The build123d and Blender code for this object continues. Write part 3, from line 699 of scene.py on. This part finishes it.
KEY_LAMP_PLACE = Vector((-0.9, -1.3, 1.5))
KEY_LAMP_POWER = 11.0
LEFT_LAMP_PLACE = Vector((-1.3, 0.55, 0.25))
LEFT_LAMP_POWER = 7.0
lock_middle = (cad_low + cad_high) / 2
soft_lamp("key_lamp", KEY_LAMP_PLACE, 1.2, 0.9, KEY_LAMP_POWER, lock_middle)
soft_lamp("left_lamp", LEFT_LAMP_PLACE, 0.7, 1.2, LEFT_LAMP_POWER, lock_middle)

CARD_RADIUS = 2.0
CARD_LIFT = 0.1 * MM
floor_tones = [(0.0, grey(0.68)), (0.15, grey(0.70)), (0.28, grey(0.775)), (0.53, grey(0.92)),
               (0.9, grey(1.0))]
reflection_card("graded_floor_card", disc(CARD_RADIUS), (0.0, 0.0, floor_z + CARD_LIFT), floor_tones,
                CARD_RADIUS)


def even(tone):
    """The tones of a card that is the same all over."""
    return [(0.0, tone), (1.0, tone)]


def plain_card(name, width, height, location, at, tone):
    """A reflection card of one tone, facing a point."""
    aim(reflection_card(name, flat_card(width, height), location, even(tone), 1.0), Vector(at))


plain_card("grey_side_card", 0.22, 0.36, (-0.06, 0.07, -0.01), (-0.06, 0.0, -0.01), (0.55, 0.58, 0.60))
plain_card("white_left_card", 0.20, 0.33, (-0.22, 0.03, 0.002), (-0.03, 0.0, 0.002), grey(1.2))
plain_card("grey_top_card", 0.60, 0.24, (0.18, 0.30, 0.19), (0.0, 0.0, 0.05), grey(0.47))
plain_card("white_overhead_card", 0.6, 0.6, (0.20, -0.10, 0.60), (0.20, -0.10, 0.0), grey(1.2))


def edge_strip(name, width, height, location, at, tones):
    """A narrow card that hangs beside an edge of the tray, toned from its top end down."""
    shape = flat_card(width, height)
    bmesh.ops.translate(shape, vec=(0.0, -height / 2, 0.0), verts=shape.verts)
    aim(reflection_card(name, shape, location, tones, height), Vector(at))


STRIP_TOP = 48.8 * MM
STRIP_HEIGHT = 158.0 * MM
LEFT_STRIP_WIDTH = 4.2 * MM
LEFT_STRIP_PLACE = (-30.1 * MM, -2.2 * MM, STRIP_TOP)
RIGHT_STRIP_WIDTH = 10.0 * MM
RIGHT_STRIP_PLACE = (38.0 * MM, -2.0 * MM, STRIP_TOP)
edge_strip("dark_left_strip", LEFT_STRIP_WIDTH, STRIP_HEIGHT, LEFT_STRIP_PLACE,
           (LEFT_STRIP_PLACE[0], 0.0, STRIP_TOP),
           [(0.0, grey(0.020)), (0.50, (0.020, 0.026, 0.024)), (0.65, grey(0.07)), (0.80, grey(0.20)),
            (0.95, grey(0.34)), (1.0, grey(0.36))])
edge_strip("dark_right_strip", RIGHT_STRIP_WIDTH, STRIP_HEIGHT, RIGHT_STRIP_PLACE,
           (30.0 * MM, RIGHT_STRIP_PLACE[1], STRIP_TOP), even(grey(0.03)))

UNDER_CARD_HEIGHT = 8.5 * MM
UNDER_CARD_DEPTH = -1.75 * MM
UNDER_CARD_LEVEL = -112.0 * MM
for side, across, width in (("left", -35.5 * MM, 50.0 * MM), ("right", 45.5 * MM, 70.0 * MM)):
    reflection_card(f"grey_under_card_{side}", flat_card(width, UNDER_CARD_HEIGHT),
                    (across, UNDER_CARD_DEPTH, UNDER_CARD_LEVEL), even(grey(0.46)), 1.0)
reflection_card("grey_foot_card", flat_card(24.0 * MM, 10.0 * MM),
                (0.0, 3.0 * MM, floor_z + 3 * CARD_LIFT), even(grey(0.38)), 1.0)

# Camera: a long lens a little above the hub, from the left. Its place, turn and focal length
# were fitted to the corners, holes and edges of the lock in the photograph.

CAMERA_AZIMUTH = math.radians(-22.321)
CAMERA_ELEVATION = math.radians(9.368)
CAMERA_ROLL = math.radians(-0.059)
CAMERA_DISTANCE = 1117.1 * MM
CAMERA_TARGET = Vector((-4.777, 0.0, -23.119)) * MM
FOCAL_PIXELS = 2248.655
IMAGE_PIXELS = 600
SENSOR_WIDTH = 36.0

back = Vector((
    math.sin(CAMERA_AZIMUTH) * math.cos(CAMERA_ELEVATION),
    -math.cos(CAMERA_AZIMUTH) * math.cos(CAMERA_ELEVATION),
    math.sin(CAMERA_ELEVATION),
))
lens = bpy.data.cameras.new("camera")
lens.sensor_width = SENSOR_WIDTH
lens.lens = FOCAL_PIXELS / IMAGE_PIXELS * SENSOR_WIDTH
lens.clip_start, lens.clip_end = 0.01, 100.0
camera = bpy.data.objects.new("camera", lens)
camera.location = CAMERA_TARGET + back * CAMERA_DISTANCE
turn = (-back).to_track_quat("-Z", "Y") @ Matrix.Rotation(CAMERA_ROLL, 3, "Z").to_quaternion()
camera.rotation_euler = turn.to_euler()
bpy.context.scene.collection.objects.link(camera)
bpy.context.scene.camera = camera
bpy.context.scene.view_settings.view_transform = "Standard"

------------------------------------------------

* [Written problem]: Extract all of the material exactly as it is written.

* [Response to the exercise]:
The build123d and Blender code for this object continues. Write part 3, from line 699 of scene.py on. This part finishes it.
KEY_LAMP_PLACE = Vector((-0.9, -1.3, 1.5))
KEY_LAMP_POWER = 11.0
LEFT_LAMP_PLACE = Vector((-1.3, 0.55, 0.25))
LEFT_LAMP_POWER = 7.0
lock_middle = (cad_low + cad_high) / 2
soft_lamp("key_lamp", KEY_LAMP_PLACE, 1.2, 0.9, KEY_LAMP_POWER, lock_middle)
soft_lamp("left_lamp", LEFT_LAMP_PLACE, 0.7, 1.2, LEFT_LAMP_POWER, lock_middle)

CARD_RADIUS = 2.0
CARD_LIFT = 0.1 * MM
floor_tones = [(0.0, grey(0.68)), (0.15, grey(0.70)), (0.28, grey(0.775)), (0.53, grey(0.92)),
               (0.9, grey(1.0))]
reflection_card("graded_floor_card", disc(CARD_RADIUS), (0.0, 0.0, floor_z + CARD_LIFT), floor_tones,
                CARD_RADIUS)


def even(tone):
    """The tones of a card that is the same all over."""
    return [(0.0, tone), (1.0, tone)]


def plain_card(name, width, height, location, at, tone):
    """A reflection card of one tone, facing a point."""
    aim(reflection_card(name, flat_card(width, height), location, even(tone), 1.0), Vector(at))


plain_card("grey_side_card", 0.22, 0.36, (-0.06, 0.07, -0.01), (-0.06, 0.0, -0.01), (0.55, 0.58, 0.60))
plain_card("white_left_card", 0.20, 0.33, (-0.22, 0.03, 0.002), (-0.03, 0.0, 0.002), grey(1.2))
plain_card("grey_top_card", 0.60, 0.24, (0.18, 0.30, 0.19), (0.0, 0.0, 0.05), grey(0.47))
plain_card("white_overhead_card", 0.6, 0.6, (0.20, -0.10, 0.60), (0.20, -0.10, 0.0), grey(1.2))


def edge_strip(name, width, height, location, at, tones):
    """A narrow card that hangs beside an edge of the tray, toned from its top end down."""
    shape = flat_card(width, height)
    bmesh.ops.translate(shape, vec=(0.0, -height / 2, 0.0), verts=shape.verts)
    aim(reflection_card(name, shape, location, tones, height), Vector(at))


STRIP_TOP = 48.8 * MM
STRIP_HEIGHT = 158.0 * MM
LEFT_STRIP_WIDTH = 4.2 * MM
LEFT_STRIP_PLACE = (-30.1 * MM, -2.2 * MM, STRIP_TOP)
RIGHT_STRIP_WIDTH = 10.0 * MM
RIGHT_STRIP_PLACE = (38.0 * MM, -2.0 * MM, STRIP_TOP)
edge_strip("dark_left_strip", LEFT_STRIP_WIDTH, STRIP_HEIGHT, LEFT_STRIP_PLACE,
           (LEFT_STRIP_PLACE[0], 0.0, STRIP_TOP),
           [(0.0, grey(0.020)), (0.50, (0.020, 0.026, 0.024)), (0.65, grey(0.07)), (0.80, grey(0.20)),
            (0.95, grey(0.34)), (1.0, grey(0.36))])
edge_strip("dark_right_strip", RIGHT_STRIP_WIDTH, STRIP_HEIGHT, RIGHT_STRIP_PLACE,
           (30.0 * MM, RIGHT_STRIP_PLACE[1], STRIP_TOP), even(grey(0.03)))

UNDER_CARD_HEIGHT = 8.5 * MM
UNDER_CARD_DEPTH = -1.75 * MM
UNDER_CARD_LEVEL = -112.0 * MM
for side, across, width in (("left", -35.5 * MM, 50.0 * MM), ("right", 45.5 * MM, 70.0 * MM)):
    reflection_card(f"grey_under_card_{side}", flat_card(width, UNDER_CARD_HEIGHT),
                    (across, UNDER_CARD_DEPTH, UNDER_CARD_LEVEL), even(grey(0.46)), 1.0)
reflection_card("grey_foot_card", flat_card(24.0 * MM, 10.0 * MM),
                (0.0, 3.0 * MM, floor_z + 3 * CARD_LIFT), even(grey(0.38)), 1.0)

# Camera: a long lens a little above the hub, from the left. Its place, turn and focal length
# were fitted to the corners, holes and edges of the lock in the photograph.

CAMERA_AZIMUTH = math.radians(-22.321)
CAMERA_ELEVATION = math.radians(9.368)
CAMERA_ROLL = math.radians(-0.059)
CAMERA_DISTANCE = 1117.1 * MM
CAMERA_TARGET = Vector((-4.777, 0.0, -23.119)) * MM
FOCAL_PIXELS = 2248.655
IMAGE_PIXELS = 600
SENSOR_WIDTH = 36.0

back = Vector((
    math.sin(CAMERA_AZIMUTH) * math.cos(CAMERA_ELEVATION),
    -math.cos(CAMERA_AZIMUTH) * math.cos(CAMERA_ELEVATION),
    math.sin(CAMERA_ELEVATION),
))
lens = bpy.data.cameras.new("camera")
lens.sensor_width = SENSOR_WIDTH
lens.lens = FOCAL_PIXELS / IMAGE_PIXELS * SENSOR_WIDTH
lens.clip_start, lens.clip_end = 0.01, 100.0
camera = bpy.data.objects.new("camera", lens)
camera.location = CAMERA_TARGET + back * CAMERA_DISTANCE
turn = (-back).to_track_quat("-Z", "Y") @ Matrix.Rotation(CAMERA_ROLL, 3, "Z").to_quaternion()
camera.rotation_euler = turn.to_euler()
bpy.context.scene.collection.objects.link(camera)
bpy.context.scene.camera = camera
bpy.context.scene.view_settings.view_transform = "Standard"